I am walking up the third row of desks when I hear (the whole class hears actually) a male student say, “Man, I would like to tap that a**.” (insert screeching record player noise to my sunshine and rainbows here) Hold the confetti, what did he just say?! Is this my welcome to teaching high school? My high school was NOT like this! What have I gotten myself into?! Man, I prepared for a lot of day one scenarios, THIS WAS NOT one of them. In that moment I had a lot panic run through my head (but not my face because Theatre was one of my majors and I am at least that good). This was a test and I instantly felt like I was failing. When you think back through your time as an educator, what are your pivotal moments? What sticks out in your memory the most? This moment is one for me. It was a teaching moment. I knew in this moment that I had a lot to learn. I knew in this moment that I was going to need to adapt, quickly, or I was going to be run over. Thirteen years later I am thankful that I saw so quickly my need to adapt and was so willing to jump into figuring out how to navigate these uncharted territories. Is that not what we all do (or should do)? Adapt and re-navigate.
Everyone always asks me how I dealt with that boy on day one. I used the calm, “How Dare You” tactic. I inherited it from my mom…well, I guess maybe my mom’s mom…I call it the “pissed pew face” and I am sure you get why by just reading that. How can any kid forget that slow lean forward, while her face starts to cock sideways at a confident speed of slow death, accompanied by eyes that make you feel like you are the bullseye of a hateful dart board. The look also traveled with a raised eye-brow game that made the eyes dance with fire a little hotter and lips pushed together in a more painful way than any words that could possibly come out of them. That look! Anyway, I put on my "pissed pew face" and I leaned closer to his desk (which I realize now may have been exactly what he wanted, but the idea of not making a bigger production of this comment that could not be ignored left me with few options). Then I looked him square in the eyes and told him that his words were very offensive and unnecessary. I also said, “if I ever hear something so disrespectful come out of your mouth again to me or anyone in this class, I will be the least of your problems.” I know now that we can pick apart my words and reaction from a discipline perspective, but let’s not. I did my best on this first day with a really tough situation. Besides, my words weren’t the best thing I did with that issue…this next step was. I looked up his schedule and found a male teacher that happened to be his elective building class teacher. This man was a veteran teacher with a bulldog appeal. He had taken time to introduce himself to me during professional development and I felt very confident that he might have a better relationship with this gentleman that I currently did. When I told him about the comment this student we shared had made to me all he said was, “I will handle it.” He did handle it. That student was ticked at me for telling this special elective teacher about his comment, and silenced his inappropriate comments for the rest of my semester speech class.
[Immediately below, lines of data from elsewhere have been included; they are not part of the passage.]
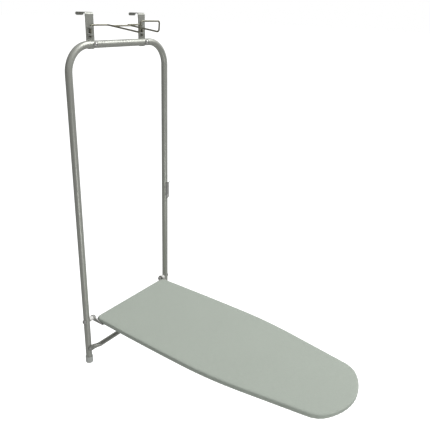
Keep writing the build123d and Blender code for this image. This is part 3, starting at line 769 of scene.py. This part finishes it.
def place_camera(lens):
    """Camera in front of the board's left side, looking down across it."""
    target = Vector((0.0339, -0.3625, -0.5658))
    azimuth, elevation, roll = math.radians(55.28), math.radians(22.41), math.radians(2.149)
    away = Vector((-math.sin(azimuth) * math.cos(elevation), -math.cos(azimuth) * math.cos(elevation),
                   math.sin(elevation)))
    right = (-away).cross(Vector((0, 0, 1))).normalized()
    up = right.cross(-away)
    turned = right * math.cos(roll) + up * math.sin(roll)
    raised = up * math.cos(roll) - right * math.sin(roll)
    data = bpy.data.cameras.new("Camera")
    data.lens, data.sensor_width = lens, 36.0
    camera = bpy.data.objects.new("Camera", data)
    bpy.context.scene.collection.objects.link(camera)
    turn = Matrix((turned, raised, away)).transposed()
    camera.matrix_world = Matrix.Translation(target + away * 1.5641) @ turn.to_4x4()
    bpy.context.scene.camera = camera


# ---------------------------------------------------------------- operators
class IRONBOARD_OT_tubes(bpy.types.Operator):
    """Silver-grey paint on the frame's hoop and the strut, and a darker copy on the crossbar as painted shade
    that tones down the light falling on it from above
    """
    bl_idname = "ironboard.tubes"
    bl_label = "Painted Tubes"

    def execute(self, context):
        look = context.scene.ironboard_metal
        dress(ROUND_TUBES, painted_steel("Tube Paint", look.tube_colour))
        # Darker copy of the tube paint on the crossbar: painted shade that tones down the light falling on it
        # from above.
        dress(("crossbar",), painted_steel("Crossbar Paint With Painted Shade", shade(look.tube_colour, 0.78)))
        return {"FINISHED"}


class IRONBOARD_OT_hooks(bpy.types.Operator):
    """The same paint on the strip steel of the door hooks, in a darker copy as painted shade that tones down
    the light the lamps throw on the straps
    """
    bl_idname = "ironboard.hooks"
    bl_label = "Door Hooks"

    def execute(self, context):
        look = context.scene.ironboard_metal
        # Darker copy of the tube paint on the hooks: painted shade that tones down the light the key throws
        # on the straps' fronts.
        dress(DOOR_HOOKS, painted_steel("Hook Paint With Painted Shade", shade(look.tube_colour, 0.85)))
        return {"FINISHED"}


class IRONBOARD_OT_rest(bpy.types.Operator):
    """Olive-grey paint on the iron rest's bent wires"""
    bl_idname = "ironboard.rest"
    bl_label = "Iron Rest"

    def execute(self, context):
        look = context.scene.ironboard_metal
        dress(REST_WIRES, painted_steel("Wire Paint", look.wire_colour))
        return {"FINISHED"}


class IRONBOARD_OT_board_metal(bpy.types.Operator):
    """Grey paint on the vented sheet, its rim and the cross rails"""
    bl_idname = "ironboard.board_metal"
    bl_label = "Board Metal"

    def execute(self, context):
        look = context.scene.ironboard_metal
        dress(BOARD_METAL, painted_steel("Sheet Paint", look.sheet_colour, 0.42))
        return {"FINISHED"}


class IRONBOARD_OT_fittings(bpy.types.Operator):
    """Bright zinc on the brackets, the catch, the bolts, the rivets and the pin"""
    bl_idname = "ironboard.fittings"
    bl_label = "Zinc Fittings"

    def execute(self, context):
        look = context.scene.ironboard_metal
        dress(ZINC_FITTINGS, zinc("Zinc Plate", look.zinc_colour))
        return {"FINISHED"}


class IRONBOARD_OT_plastic(bpy.types.Operator):
    """Light grey plastic of the leg caps and the strut's shoe, off-white spacers and washers"""
    bl_idname = "ironboard.plastic"
    bl_label = "Plastic Parts"

    def execute(self, context):
        look = context.scene.ironboard_metal
        dress(GREY_PLASTIC, moulded_plastic("Grey Plastic", look.plastic_colour))
        dress(PALE_PLASTIC, moulded_plastic("Pale Plastic", look.spacer_colour))
        return {"FINISHED"}


class IRONBOARD_OT_pad(bpy.types.Operator):
    """Felt pad that lies on the vented sheet, its edges pressed down by the cover"""
    bl_idname = "ironboard.pad"
    bl_label = "Felt Pad"

    def execute(self, context):
        cloth = context.scene.ironboard_cloth
        outline = board_outline(cloth.around // 2)
        top, low = PAD_HIGH.z - 0.15 * MM, PAD_LOW.z + 0.05 * MM
        edge, r = COVER_HIGH.x - PAD_HIGH.x + FELT_INSET, FELT_ROUND
        rings = [ring(outline, edge + r * (1 - math.sin(a)), top - r * (1 - math.cos(a)))
                 for a in (math.radians(15 * k) for k in range(7))]
        rings.append(ring(outline, edge + 0.4 * MM, low))
        upper, upper_faces = fill_disc(rings[0], 7 * MM, top)
        pad = sew("felt_pad", rings, upper_faces, upper)
        mesh = pad.data
        lower, lower_faces = fill_disc(rings[-1], 7 * MM, low)
        work = bmesh.new()
        work.from_mesh(mesh)
        work.verts.ensure_lookup_table()
        count = len(outline[0])
        base = (len(rings) - 1) * count
        corner = [work.verts[base + i] for i in range(count)] + [work.verts.new(p) for p in lower]
        for face in lower_faces:
            work.faces.new([corner[v] for v in face])
        bmesh.ops.recalc_face_normals(work, faces=work.faces)
        for vertex in work.verts:
            if vertex.co.z > top - 0.1 * MM:
                vertex.co.z -= 0.12 * MM * (1 + noise.noise(vertex.co * 60.0))
        work.to_mesh(mesh)
        work.free()
        mesh.polygons.foreach_set("use_smooth", [True] * len(mesh.polygons))
        mesh.materials.append(felt("Needle Felt", cloth.felt_colour))
        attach(pad, "board")
        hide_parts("pad")
        return {"FINISHED"}


class IRONBOARD_OT_stitches(bpy.types.Operator):
    """Row of thread stitches along the elastic casing of the cover's hem"""
    bl_idname = "ironboard.stitches"
    bl_label = "Hem Stitches"

    def execute(self, context):
        cloth = context.scene.ironboard_cloth
        rings = cover_rings(cloth, board_outline(cloth.around))
        mesh = bpy.data.meshes.new("hem_stitches")
        points, faces = stitch_row(rings[STITCH_RING])
        mesh.from_pydata(points, [], faces)
        mesh.polygons.foreach_set("use_smooth", [True] * len(mesh.polygons))
        mesh.materials.append(cotton("Sewing Thread", shade(cloth.cover_colour, 0.8), 0.3 * MM))
        stitches = bpy.data.objects.new("hem_stitches", mesh)
        context.scene.collection.objects.link(stitches)
        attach(stitches, "board")
        return {"FINISHED"}


class IRONBOARD_OT_cover(bpy.types.Operator):
    """Fitted cotton cover: over the pad, down the edge, and gathered in under the board"""
    bl_idname = "ironboard.cover"
    bl_label = "Cotton Cover"

    def execute(self, context):
        cloth = context.scene.ironboard_cloth
        outline = board_outline(cloth.around)
        rings = cover_rings(cloth, outline)
        top, faces = fill_disc(rings[0], 5 * MM, COVER_HIGH.z)
        cover = sew("cotton_cover", rings, faces, top)
        count, total = cloth.around, len(rings) * cloth.around
        ripple(cover, total, outline, cloth.wrinkle_depth)
        loose = list(range(SIDE_RING * count, FIRM_RING * count))
        firm = list(range(FIRM_RING * count, total))
        settle(cover, bpy.data.objects["felt_pad"], [(1.0, firm), (0.6, loose)])
        skin = cover.modifiers.new("Cloth Thickness", "SOLIDIFY")
        skin.thickness = cloth.cloth_thickness
        skin.offset = -1.0
        cover.data.materials.clear()
        cover.data.materials.append(cotton("Sage Cotton", cloth.cover_colour, cloth.thread_pitch))
        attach(cover, "board")
        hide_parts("cover")
        return {"FINISHED"}


class IRONBOARD_OT_stage(bpy.types.Operator):
    """Pale floor under the hanging board, soft lights and the camera"""
    bl_idname = "ironboard.stage"
    bl_label = "Studio"

    def execute(self, context):
        look = context.scene.ironboard_stage
        floor = plain_floor(look)
        lights = [
            soft_light("Key", (1.6, -1.5, 2.2), look.key_power, 2.0),
            soft_light("Fill", (-2.6, -1.2, 0.9), look.fill_power, 1.8),
            soft_light("Low Strip", (-0.9, -1.95, -1.35), look.strip_power, 0.7),
        ]
        pale_surround(look.sky)
        place_camera(look.lens)
        context.scene.view_settings.view_transform = "Standard"
        return {"FINISHED"}


class IRONBOARD_PT_panel(bpy.types.Panel):
    """Builds the looks of the ironing board, one group of pieces at a time"""
    bl_label = "Ironing Board"
    bl_idname = "IRONBOARD_PT_panel"
    bl_space_type = "VIEW_3D"
    bl_region_type = "UI"
    bl_category = "Ironing Board"

    def draw(self, context):
        layout = self.layout
        scene = context.scene
        for settings in (scene.ironboard_cloth, scene.ironboard_metal, scene.ironboard_stage):
            box = layout.box()
            for name in settings.bl_rna.properties.keys():
                if name not in ("rna_type", "name"):
                    box.prop(settings, name)
        for operator in OPERATORS:
            layout.operator(operator.bl_idname)


OPERATORS = (
    IRONBOARD_OT_tubes, IRONBOARD_OT_hooks, IRONBOARD_OT_rest, IRONBOARD_OT_board_metal,
    IRONBOARD_OT_fittings, IRONBOARD_OT_plastic, IRONBOARD_OT_pad, IRONBOARD_OT_stitches,
    IRONBOARD_OT_cover, IRONBOARD_OT_stage,
)
CLASSES = (ClothSettings, MetalSettings, StageSettings, *OPERATORS, IRONBOARD_PT_panel)


def register():
    """Register the classes and their settings on the scene."""
    for cls in CLASSES:
        bpy.utils.register_class(cls)
    bpy.types.Scene.ironboard_cloth = PointerProperty(type=ClothSettings)
    bpy.types.Scene.ironboard_metal = PointerProperty(type=MetalSettings)
    bpy.types.Scene.ironboard_stage = PointerProperty(type=StageSettings)


def unregister():
    """Remove the settings and the classes."""
    del bpy.types.Scene.ironboard_cloth
    del bpy.types.Scene.ironboard_metal
    del bpy.types.Scene.ironboard_stage
    for cls in reversed(CLASSES):
        bpy.utils.unregister_class(cls)


def main():
    """Build every group of pieces in order."""
    register()
    bpy.ops.ironboard.tubes()
    bpy.ops.ironboard.hooks()
    bpy.ops.ironboard.rest()
    bpy.ops.ironboard.board_metal()
    bpy.ops.ironboard.fittings()
    bpy.ops.ironboard.plastic()
    bpy.ops.ironboard.pad()
    bpy.ops.ironboard.stitches()
    bpy.ops.ironboard.cover()
    bpy.ops.ironboard.stage()


if __name__ == "__main__":
    main()
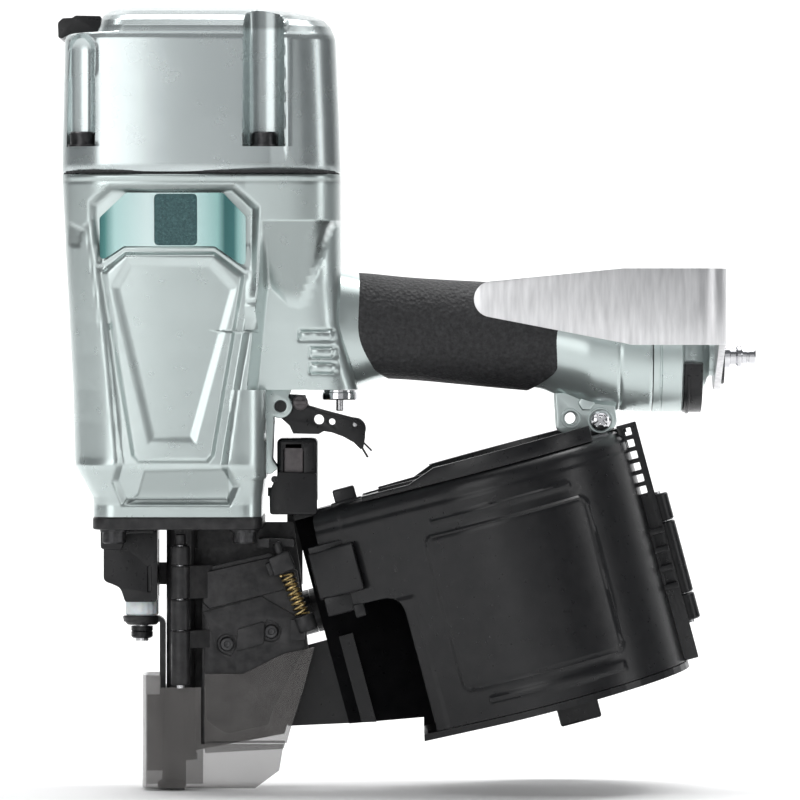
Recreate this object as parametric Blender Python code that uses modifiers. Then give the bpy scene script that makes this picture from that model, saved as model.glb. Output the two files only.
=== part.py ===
"""Pneumatic coil nailer, modelled in metres from dimensions in millimetres.

The origin is the point on the drive axis where a nail leaves the nose. +Z runs up the drive
axis, +X runs back towards the handle, and the door of the nail channel faces -Y.
"""

import math

import bmesh
import bpy
from mathutils import Matrix, Vector

MM = 0.001
GAP = 0.3  # between pieces that touch
SLIP = 0.1  # all round a piece that slides or turns in another
THROUGH = 1.0  # how far a cutter runs past the face it opens

# Motor body
BODY_BOTTOM = 123.0
BODY_TOP = 275.0
BODY_CORNER = 22.0
TOP_HALF = 52.0  # half width, and reach to the front, at the seam
WAIST_HALF = 43.5
WAIST_FRONT = 47.0
WAIST_REAR = 38.5
FOOT_HALF = 37.5
FOOT_FRONT = 38.25
FOOT_REAR = 36.5
FOOT_CORNER = 10.0
COLLAR_HEIGHT = 9.0
FLARE_HEIGHT = 25.0
CHAMBER_REAR = 71.6
CHAMBER_SHOULDER = 19.0  # full-width band below the seam
CHAMBER_NECK_HALF = 36.0
CHAMBER_NECK_RISE = 47.6  # above the valve boss
VALVE_BOSS_Z = 179.4
VALVE_BOSS_HALF = 30.0
VALVE_X = 71.0
VALVE_WALL = 8.5
CHAMBER_WALL = 6.0
CHAMBER_HOLLOW_HALF = 29.0
CHAMBER_HOLLOW_LOW = 206.0

# Cap
CAP_HEIGHT = 73.4
CAP_TOP_INSET = 5.0
CAP_SHOULDER = 15.0
CAP_PANEL_RISE = 2.0
CAP_PANEL_X = (-35.0, 26.0)
CAP_STEP_DROP = 13.0
CAP_STEP_X = -35.0
CAP_FLANGE = 10.4
CAP_BOLT_X = (-42.5, 38.0)
CAP_BOLT_Y = 41.5
CAP_GROOVE_DEPTH = 7.0
CAP_ROOF_THICK = 18.0
CAP_WALL = 7.0
CAP_HOLLOW_HALF = 30.0
GASKET = 1.0
DUCT_HALF = 12.0
DUCT_WIDTH = 8.0
DEFLECTOR_THICK = 9.0
DEFLECTOR_HALF = 20.0
DEFLECTOR_LIP = 1.7

# Socket bolts
BOLT_R = 3.0
BOLT_HEAD_R = 5.2
BOLT_HEAD_HIGH = 6.0
BOLT_GRIP = 13.0
BOLT_HEX_R = 2.6
BOLT_HEX_DEEP = 3.5

# Drive
PISTON_BORE_R = 30.0
LINER_WALL = 3.0
LINER_DROP = 7.0  # below the seam
LINER_COLLAR_Z = 226.0
LINER_COLLAR_HIGH = 6.0
RESERVOIR_R = 42.0
SEAT_TOP = 184.0
SEAT_FLOOR = 6.0
PISTON_THICK = 12.0
PISTON_RING_HIGH = 3.0
PISTON_RING_DEEP = 2.4
BUMPER_HIGH = 11.7
STROKE = 112.0
BLADE_R = 3.2
BLADE_TIP_Z = 124.0
VALVE_RING_R = 42.6
VALVE_SKIRT_R = 36.0
VALVE_HOLE_R = 14.0
VALVE_RING_HIGH = 10.8
VALVE_SPRING_R = 30.0
VALVE_SPRING_WIRE = 1.4

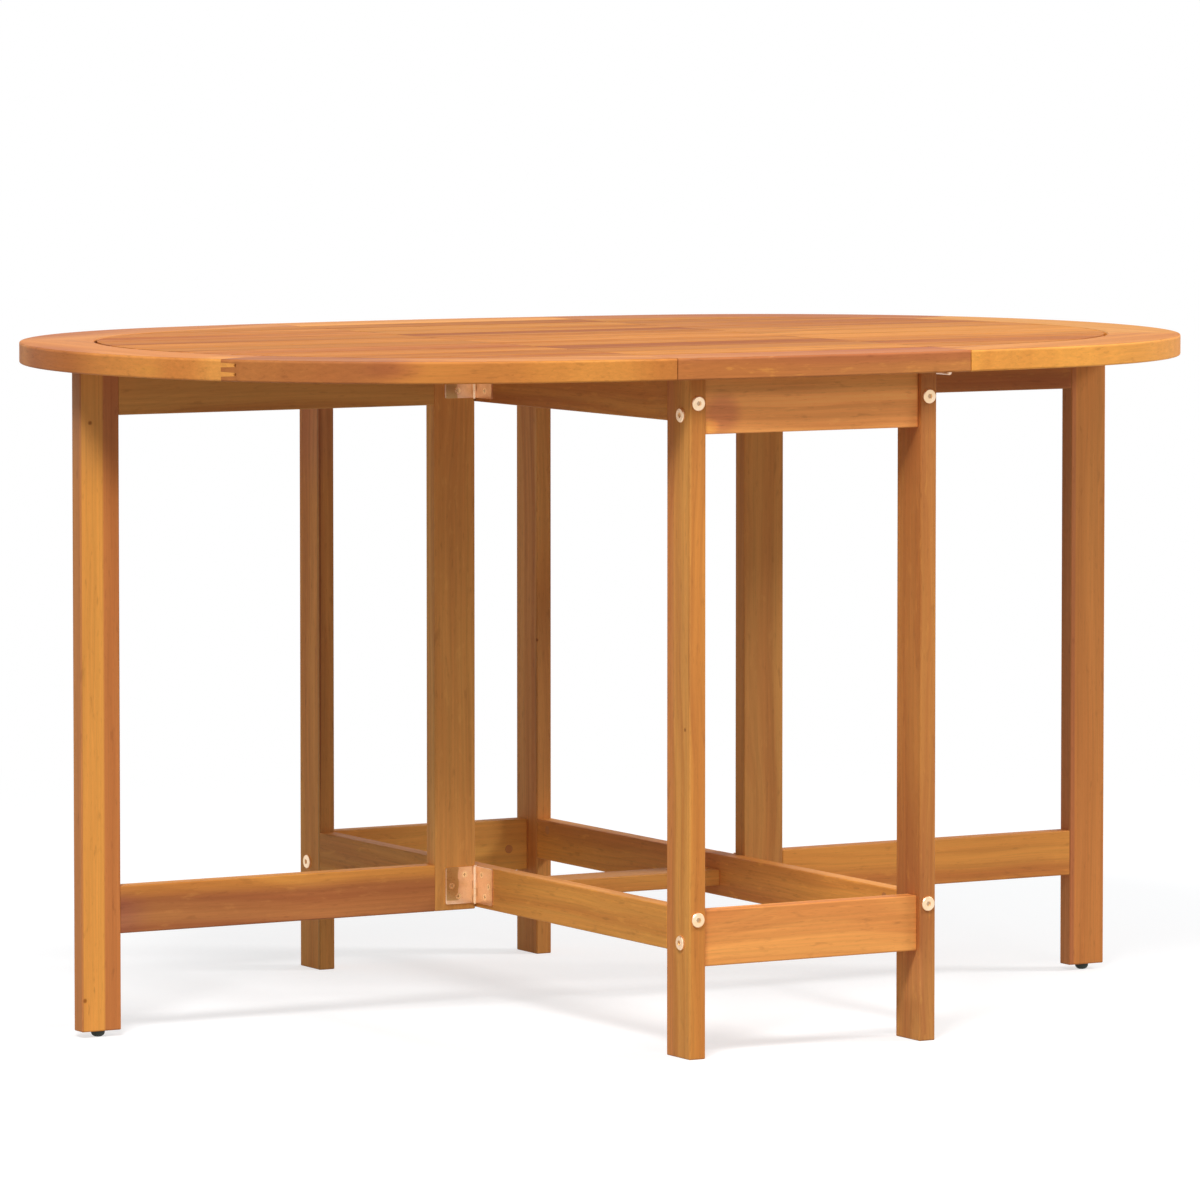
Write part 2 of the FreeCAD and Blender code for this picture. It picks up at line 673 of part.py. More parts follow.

He was a tough a cookie of a kid. I am sure there are a lot of reasons why he made that wildly uncomfortable statement, there are a lot of ways I could have handled it. I still think about how it could have gone and maybe how much better my semester with him could have been if I had dealt with this one interaction differently. I did figure out a lot about this kiddo and worked hard to make a connection with him that would make him care about my class. However, this is the way the story goes and what I grew from. The point of sharing this story is to 1) help you laugh out loud at my expense, because we all know first year struggles are real 2) remind you that we have all been in a place that we weren’t sure what to do next 3) share out that we all learn and grow on this journey of education, and doing it together is what makes us great!
I do not believe there is a single person in the United States who took the time to seek a position in education because the money is amazing and the summers are worth the late nights and weekends we work all year long. Every teacher started this journey because there is something beautiful about growing the minds and hearts of our future generations! We care! I do think that there are obstacles along the way that creep up on us and mold us in ways we did not see coming. I do think that there are issues in the world of education that sometimes change us. We have to start every single school year remembering the fire and excitement of that first year, of our most supportive administrator, of the day that every single lesson plan ran flawlessly, and the copy machine did not jam! Oh the power of the perfect day! Oh the power of the days that aren’t perfect, the struggles of trying to juggle it all, and the heaviness that can start to outweigh the beautiful reasons we all chose this adventure in education. I know we all have a beautiful reason we just have to hold on to it. We all have the stories that made the hard parts worth it! So know you are not alone in the hard parts, struggles, and moments that break us...in! Just know when you can share them is when we can say, "welcome to the IN club!"